Marble Arch originally crossed under the drive between Central Park Mall (which leads to Bethesda Terrace) and Wollman Rink (as well as The Dairy), allowing pedestrians to avoid carriage traffic above. It was unnecessarily destroyed in 1938, when Robert Moses revised roadways to make them friendlier to automobiles.

Marble Arch in Central Park

The location of Marble Arch as it existed prior to its removal.

Marble Arch was so named because it was the only arch in Central Park built out of marble and was considered by journalist Clarence Cook “one of the pleasantest and most elegantly built of all these cool places for rest and refreshment.” It featured a drinking fountain, a semicircular pergola, and continuous marble benches that exemplified its dual use as both an object of safety and a place of leisure, respite and quiet contemplation.

Illustration of Marble Arch

Illustration of Marble Arch

There are various plans and photographs of this once magnificent arch in existence. There’s also significant evidence that suggests elements of this arch still remain intact underground.

Today pedestrians, carriages, vehicles, and bicycles regularly pass through the crowded streets without regard for the traffic light that crudely replaced Marble Arch. According to a recent study by the NYC Department of Transportation, this is one of the most common areas in the park for collisions to occur.
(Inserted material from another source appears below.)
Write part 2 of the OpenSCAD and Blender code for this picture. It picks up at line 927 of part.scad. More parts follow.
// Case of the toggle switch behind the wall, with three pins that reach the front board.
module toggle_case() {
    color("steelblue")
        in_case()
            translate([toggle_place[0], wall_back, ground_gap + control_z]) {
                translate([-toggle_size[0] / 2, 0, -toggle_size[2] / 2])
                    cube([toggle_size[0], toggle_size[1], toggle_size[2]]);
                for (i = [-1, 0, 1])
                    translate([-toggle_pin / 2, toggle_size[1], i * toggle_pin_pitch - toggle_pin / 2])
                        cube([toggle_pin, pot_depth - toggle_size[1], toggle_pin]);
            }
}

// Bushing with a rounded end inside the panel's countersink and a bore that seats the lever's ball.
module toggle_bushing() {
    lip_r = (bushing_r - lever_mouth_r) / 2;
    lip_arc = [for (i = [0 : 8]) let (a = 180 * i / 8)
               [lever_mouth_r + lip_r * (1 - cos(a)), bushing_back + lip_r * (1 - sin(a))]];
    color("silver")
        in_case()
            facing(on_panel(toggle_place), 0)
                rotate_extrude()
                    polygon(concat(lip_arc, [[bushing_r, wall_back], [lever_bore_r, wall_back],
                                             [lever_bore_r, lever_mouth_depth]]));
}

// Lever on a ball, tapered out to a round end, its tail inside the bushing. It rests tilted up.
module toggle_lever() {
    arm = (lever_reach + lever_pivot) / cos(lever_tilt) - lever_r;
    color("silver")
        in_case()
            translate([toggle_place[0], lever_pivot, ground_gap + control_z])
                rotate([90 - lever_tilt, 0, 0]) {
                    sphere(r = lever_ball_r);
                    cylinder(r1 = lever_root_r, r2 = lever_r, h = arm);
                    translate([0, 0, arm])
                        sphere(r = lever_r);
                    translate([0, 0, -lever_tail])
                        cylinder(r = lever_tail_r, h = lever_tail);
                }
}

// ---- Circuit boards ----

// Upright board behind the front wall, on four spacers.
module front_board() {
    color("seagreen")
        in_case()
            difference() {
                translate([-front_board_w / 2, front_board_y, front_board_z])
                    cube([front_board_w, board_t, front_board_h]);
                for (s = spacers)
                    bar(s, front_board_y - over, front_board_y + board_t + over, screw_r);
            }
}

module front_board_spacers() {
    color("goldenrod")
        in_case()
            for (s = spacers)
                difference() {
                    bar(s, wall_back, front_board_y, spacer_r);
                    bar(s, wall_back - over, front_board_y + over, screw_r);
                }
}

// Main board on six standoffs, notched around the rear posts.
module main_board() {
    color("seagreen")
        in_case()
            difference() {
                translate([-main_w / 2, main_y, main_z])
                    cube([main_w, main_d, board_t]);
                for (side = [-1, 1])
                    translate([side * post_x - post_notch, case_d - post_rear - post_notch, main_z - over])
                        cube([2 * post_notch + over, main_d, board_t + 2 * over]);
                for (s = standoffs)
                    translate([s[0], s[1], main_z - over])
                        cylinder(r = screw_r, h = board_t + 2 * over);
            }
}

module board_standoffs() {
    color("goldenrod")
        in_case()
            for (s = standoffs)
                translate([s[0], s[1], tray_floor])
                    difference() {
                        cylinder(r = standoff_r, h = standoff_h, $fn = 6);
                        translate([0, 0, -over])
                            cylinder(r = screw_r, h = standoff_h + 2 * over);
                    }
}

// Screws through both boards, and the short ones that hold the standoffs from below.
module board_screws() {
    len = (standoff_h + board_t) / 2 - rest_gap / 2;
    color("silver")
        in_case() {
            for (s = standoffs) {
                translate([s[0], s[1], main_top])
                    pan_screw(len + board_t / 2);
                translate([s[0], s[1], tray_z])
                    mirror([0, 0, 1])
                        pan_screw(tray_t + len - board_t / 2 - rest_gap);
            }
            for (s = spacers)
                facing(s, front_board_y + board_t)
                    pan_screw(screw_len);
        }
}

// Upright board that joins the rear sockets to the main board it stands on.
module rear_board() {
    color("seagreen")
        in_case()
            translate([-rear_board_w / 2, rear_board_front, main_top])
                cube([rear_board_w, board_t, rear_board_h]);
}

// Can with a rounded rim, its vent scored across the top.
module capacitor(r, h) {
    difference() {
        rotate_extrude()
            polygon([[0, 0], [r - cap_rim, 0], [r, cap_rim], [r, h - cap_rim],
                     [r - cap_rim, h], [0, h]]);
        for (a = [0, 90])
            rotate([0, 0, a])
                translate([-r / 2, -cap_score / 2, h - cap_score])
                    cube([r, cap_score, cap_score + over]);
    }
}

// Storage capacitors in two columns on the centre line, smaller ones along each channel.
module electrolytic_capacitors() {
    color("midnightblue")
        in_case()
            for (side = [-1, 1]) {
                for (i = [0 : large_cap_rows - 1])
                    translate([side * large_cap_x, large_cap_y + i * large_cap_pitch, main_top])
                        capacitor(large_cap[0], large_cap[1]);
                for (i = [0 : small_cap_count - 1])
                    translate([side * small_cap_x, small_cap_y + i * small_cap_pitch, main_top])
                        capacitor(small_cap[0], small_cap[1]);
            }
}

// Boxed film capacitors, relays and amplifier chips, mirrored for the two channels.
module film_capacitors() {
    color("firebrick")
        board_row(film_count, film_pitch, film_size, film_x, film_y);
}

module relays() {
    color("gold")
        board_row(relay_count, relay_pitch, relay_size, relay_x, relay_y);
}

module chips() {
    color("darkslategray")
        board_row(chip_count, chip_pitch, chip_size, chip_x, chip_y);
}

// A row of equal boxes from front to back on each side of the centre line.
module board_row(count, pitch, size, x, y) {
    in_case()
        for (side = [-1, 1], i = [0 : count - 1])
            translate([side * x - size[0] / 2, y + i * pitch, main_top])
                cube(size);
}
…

The Central Park Arch projects believes an archaeological study is necessary in order to determine the feasibility of restoring this once magnificent arch and again making it a place of prominence, leisure and safety within Central Park.

Oval Arch

Oval Arch

Oval Arch, originally went over a crossing near 61st street at what would be 7th Ave. Robert Moses demolished this arch and pulled out the bridal trail that lay below it when he needed additional space to refashion a nearby informal sports and leisure area called The Playground into the Heckscher Ballfields. Pedestrians once crossed over the top of this arch to avoid riders on horseback on the trail below. The arch was a masterful example of Gothic Revival architecture. There are numerous crossings in the park that would benefit from a reconstruction of Oval Arch.

Outset Arch

Outset Arch

Olmsted and Vaux were hired to add Outset Arch to Central Park in 1873. Vaux designed a spectacular structure with an ornate cast iron base set in a mosaic of stone. The bridges railing was even more impressive, made of slender twisting spandrels. Outset Arch previously separated the carriage and horse trails in the southeast section of Central Park but was demolished by Robert Moses when he expanded the zoo.
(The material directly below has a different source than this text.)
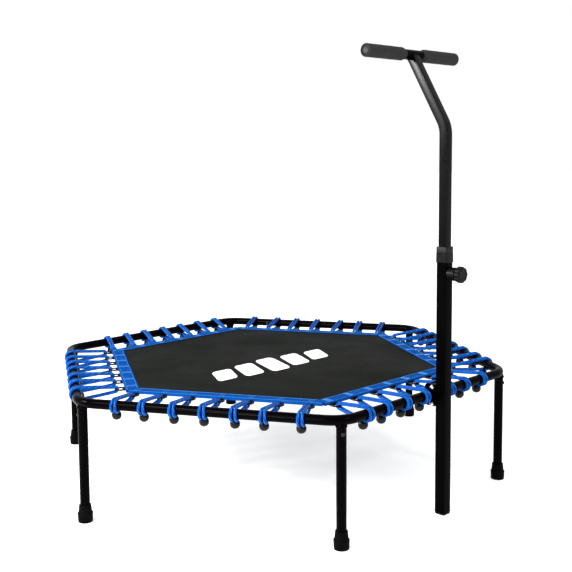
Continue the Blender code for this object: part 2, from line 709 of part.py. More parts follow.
def knob():
    """The lobed knob in the pin's frame: a skirt over the boss and an eight-lobed head."""
    segments = 24
    neck = KNOB_REACH - KNOB_HEAD_DEPTH
    outside = [(KNOB_SKIRT_R, KNOB_START, 0), (KNOB_SKIRT_R + KNOB_FLARE, neck, 0),
               (KNOB_HEAD_R, neck + KNOB_SHOULDER, 1), (KNOB_HEAD_R, KNOB_REACH - KNOB_ROUND, 1),
               (KNOB_HEAD_R - KNOB_SHOULDER, KNOB_REACH, 0.6)]
    hollow = BOSS_R + 2 * GAP
    shelf = BOSS_LENGTH + 2 * GAP
    inside = [(PIN_R + GAP, KNOB_REACH - PIN_SEAT + GAP, 0), (PIN_R + GAP, shelf, 0),
              (hollow, shelf, 0), (hollow, KNOB_START, 0)]
    loops = []
    for radius, height, lobed in outside[::-1] + inside[::-1]:
        ring = []
        for i in range(segments):
            angle = 2 * math.pi * i / segments
            reach = radius - KNOB_LOBE_DEPTH * lobed * (1 - math.cos(KNOB_LOBES * angle)) / 2
            ring.append(Vector((reach * math.cos(angle), reach * math.sin(angle), height)))
        loops.append(ring)
    return solid("knob", (loops, False))


# ---------------------------------------------------------------- clamp

def clamp_bracket():
    """The folded plate round the rail, in the post's frame: a back and four arms."""
    rail_y = POST_WIDTH / 2 + POST_OFFSET
    half = POST_WIDTH / 2 + GAP + BRACKET_PLATE
    back = rail_y + BRACKET_BACK
    front = POST_WIDTH / 2 + GAP
    tall = BRACKET_HALF
    cut = BRACKET_CUT
    outline = [(front, -tall), (front, tall), (back - cut, tall),
               (back, tall - cut), (back, cut - tall), (back - cut, -tall)]
    loops = [[Vector((x, y, RAIL_Z + z)) for y, z in outline] for x in (-half, half)]
    plate = solid("plate", (loops, False))
    web = back - BRACKET_PLATE
    room = block("room", (BRACKET_PLATE - half, front - PAST, RAIL_Z - 2 * tall),
                 (half - BRACKET_PLATE, web, RAIL_Z + 2 * tall))
    combine(plate, room, "DIFFERENCE")
    notch = TUBE_R + GAP
    slot = block("slot", (-2 * half, front - PAST, RAIL_Z - notch), (2 * half, web, RAIL_Z + notch))
    combine(plate, slot, "DIFFERENCE")
    for drop in (-BOLT_DROP, BOLT_DROP):
        y, z = rail_y - BOLT_OUT, RAIL_Z + drop
        hole = cylinder("hole", BOLT_HOLE_R, (-POST_WIDTH, y, z), (POST_WIDTH, y, z))
        combine(plate, hole, "DIFFERENCE")
    return plate


def clamp_bolt():
    """A round-headed bolt along -X. Its origin is where its axis meets the post's middle."""
    seat = POST_WIDTH / 2 + 2 * GAP + BRACKET_PLATE
    end = seat + NUT_LENGTH - NUT_CROWN
    profile = [(BOLT_R, -end), (BOLT_R, seat), (BOLT_HEAD_R, seat), (BOLT_HEAD_R, seat + BOLT_HEAD_EDGE),
               (BOLT_HEAD_R * 0.8, seat + BOLT_HEAD_HEIGHT * 0.8),
               (BOLT_HEAD_R * 0.4, seat + BOLT_HEAD_HEIGHT)]
    return solid("bolt", (turned(profile, 12, aim((0, 0, 0), (1, 0, 0))), False))


def dome_nut():
    """A cap nut for the bolt: a hexagon with a domed end, and a blind hole for the thread."""
    seat = POST_WIDTH / 2 + 2 * GAP + BRACKET_PLATE
    dome_r = NUT_R * DOME_SHARE
    rise = NUT_LENGTH - NUT_HEXAGON - TOUCH
    dome = [math.radians(d) for d in (20, 45, 70)]
    outside = [(NUT_R, 0, True), (NUT_R, NUT_HEXAGON, True), (dome_r, NUT_HEXAGON + TOUCH, False)]
    outside += [(dome_r * math.cos(a), NUT_HEXAGON + rise * math.sin(a), False) for a in dome]
    bore_r = BOLT_R + GAP
    inside = [(bore_r, NUT_LENGTH - NUT_CROWN + GAP, False), (bore_r, 0, False)]
    frame = aim((-seat, 0, 0), (-1, 0, 0))
    loops = []
    for radius, height, flats in outside[::-1] + inside[::-1]:
        ring = []
        for i in range(12):
            reach = radius * (math.cos(math.pi / 6) if flats and i % 2 else 1)
            angle = math.pi * i / 6
            ring.append(frame @ Vector((reach * math.cos(angle), reach * math.sin(angle), height)))
        loops.append(ring)
    return solid("nut", (loops, False))


# ---------------------------------------------------------------- assembly

def axis_empty(name, location, rotation=(0, 0, 0), parent=None):
    """An empty that carries the pieces of one joint or one group."""
    empty = bpy.data.objects.new(name, None)
    empty.empty_display_size = 0.05
    empty.location = location
    empty.rotation_euler = rotation
    empty.parent = parent
    bpy.context.scene.collection.objects.link(empty)
    return empty


def place(item, name, finish_name, parent, turn=0.0, location=(0, 0, 0)):
    """Names, dresses and parents a piece."""
    item.name = name
    item.data.name = name
    dress(item, finish_name)
    item.parent = parent
    item.location = location
    item.rotation_euler = (0, 0, turn)
    return item


def repeat(item, name, finish_name, parent, first_turn):
    """One object for each corner or side, all sharing the piece's mesh."""
    place(item, name + "_1", finish_name, parent, first_turn)
    for k in range(1, SIDES):
        copy = bpy.data.objects.new(f"{name}_{k + 1}", item.data)
        bpy.context.scene.collection.objects.link(copy)
        copy.parent = parent
        copy.rotation_euler = (0, 0, first_turn + 2 * math.pi * k / SIDES)


def side_turn(side):
    """Angle of a side's outward normal from +X."""
    return math.pi / SIDES * (2 * side + 1)


def build_frame(hub):
    repeat(rail_section(), "rail_section", "black_tube", hub, 0.0)
    repeat(leg(), "leg", "black_tube", hub, 0.0)
    repeat(foot(), "foot", "black_rubber", hub, 0.0)
    repeat(leg_screw(), "leg_screw", "zinc", hub, 0.0)
    repeat(rail_screw(), "rail_screw", "zinc", hub, math.pi / SIDES)


def build_mat(hub):
    centre = axis_empty("mat_axis", (0, 0, 0), parent=hub)
    place(jump_mat(), "jump_mat", "mat_cloth", centre)
    place(mat_border(), "mat_border", "blue_webbing", centre)
    for side in range(SIDES):
        place(ring_strip(side), f"ring_strip_{side + 1}", "black_webbing", centre, side_turn(side))


def build_bungees(hub):
    for side in range(SIDES):
        place(bungee_set(side), f"bungee_set_{side + 1}", "blue_cord", hub, side_turn(side))


def build_handle(hub):
    post = axis_empty("post_axis", (POST_X, POST_Y, 0), parent=hub)
    place(lower_post(), "lower_post", "charcoal_tube", post)
    place(post_foot(), "post_foot", "black_plastic", post)
    place(post_collar(), "post_collar", "black_plastic", post)
    place(clamp_bracket(), "clamp_bracket", "black_tube", post)
    bolt_y = POST_WIDTH / 2 + POST_OFFSET - BOLT_OUT
    for name, drop in (("upper", BOLT_DROP), ("lower", -BOLT_DROP)):
        spot = (0, bolt_y, RAIL_Z + drop)
        place(clamp_bolt(), f"clamp_bolt_{name}", "chrome", post, location=spot)
        place(dome_nut(), f"dome_nut_{name}", "chrome", post, location=spot)
    sliding = axis_empty("handle_axis", (0, 0, 0), parent=post)
    place(slider(), "handle_tube", "charcoal_tube", sliding)
    for name, side in (("left", -1), ("right", 1)):
        place(grip(side), f"grip_{name}", "foam", sliding)
        place(end_plug(side), f"bar_plug_{name}", "black_plastic", sliding)
    pin = axis_empty("pin_axis", (0, -POST_WIDTH / 2, PIN_Z), (math.pi / 2, 0, 0), post)
    place(pull_pin(), "pull_pin", "zinc", pin)
    place(pin_spring(), "pin_spring", "zinc", pin)
    place(knob(), "knob", "black_plastic", pin)


def main():
    clear_scene()
    hub = axis_empty("hexagon_centre", (0, CENTRE_Y, 0))
    build_frame(hub)
    build_mat(hub)
    build_bungees(hub)
    build_handle(hub)


main()
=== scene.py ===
"""The looks of a hexagonal mini trampoline with a T-bar handle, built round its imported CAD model.

Metres, +Z up, in the CAD model's frame. Corners and sides are counted anticlockwise from +X, and the
fifth side, on -Y, holds the handle. In a side's own frame +X points outwards and +Y runs along it.
"""
import math
import random

import bmesh
import bpy
import numpy as np
from mathutils import Matrix, Vector


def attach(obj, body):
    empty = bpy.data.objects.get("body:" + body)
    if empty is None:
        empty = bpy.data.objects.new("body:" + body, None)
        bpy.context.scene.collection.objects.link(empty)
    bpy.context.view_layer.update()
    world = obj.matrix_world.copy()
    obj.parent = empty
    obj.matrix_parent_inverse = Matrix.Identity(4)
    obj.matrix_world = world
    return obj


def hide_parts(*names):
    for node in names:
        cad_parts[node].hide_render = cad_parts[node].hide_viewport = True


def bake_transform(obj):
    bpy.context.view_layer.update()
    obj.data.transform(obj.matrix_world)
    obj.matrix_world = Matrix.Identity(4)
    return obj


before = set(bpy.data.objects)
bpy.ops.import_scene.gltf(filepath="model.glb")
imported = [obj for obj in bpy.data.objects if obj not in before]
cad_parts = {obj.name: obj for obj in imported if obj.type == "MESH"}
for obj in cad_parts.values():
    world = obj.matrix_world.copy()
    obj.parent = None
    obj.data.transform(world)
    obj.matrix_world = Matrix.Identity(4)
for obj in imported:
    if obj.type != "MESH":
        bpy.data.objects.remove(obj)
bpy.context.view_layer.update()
dice = random.Random(7)

# ---------------------------------------------------------------- sizes, as in the CAD model

SIDES = 6
SIDE = 0.650
RAIL_Z = 0.298
TUBE_R = 0.012
BEND_R = 0.075
SEAM_BEFORE = 0.25
SCREW_INSET = 0.0175
GAP = 0.0003
STUB_DEPTH = 0.0165
LEG_SCREW_DROP = 0.030
FOOT_HEIGHT = 0.0435

MAT_RADIUS = 0.5090
MAT_TOP = 0.2996
MAT_SAG = 0.0009
WEAVE_PITCH = 0.0026
BORDER_OUTER = 0.5110
BORDER_INNER = 0.4705
BORDER_TOP = 0.3014
BORDER_BOTTOM = 0.2958
LOOPS = 7
RING_PITCH = 0.075
RING_SHIFT = {1: 0.008, 2: -0.018, 3: -0.006}
RING_Z = 0.2947
RING_WIRE = 0.0022

LOOP_PITCH = 0.075
LOOP_PUSH = {
    1: (-0.032, -0.030, -0.029, -0.031, -0.031, -0.035, -0.039),
    2: (0.023, 0.021, 0.012, 0.006, 0.012, 0.012, 0.014),
    3: (-0.001, -0.005, -0.004, -0.004, -0.003, -0.008, 0.005),
    4: (-0.017, -0.027, -0.030, -0.031, -0.001, -0.012, -0.010),
}
CORD_R = 0.0036
BALL_R = 0.0120
BALL_DROP = 0.0263
BALL_IN = 0.0100
BALL_SLIP = -0.003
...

Outset Arch could easily be reconstructed using drawings which exist at The Municipal Archives. The arch could be retrofitted to replace a pedestrian crosswalk between Sheep Meadow and Tavern on the Green. In 2014, an accident at this intersection fatally injured 57 year old Jill Tarlov. CBS News reported that the traffic signals at this busy crossing are often neglected by vehicles and pedestrians alike. Outset Arch’s flat nature would make it ideal for this area. It could even serve as an iconic finish line for New York City Marathon which ends here annually.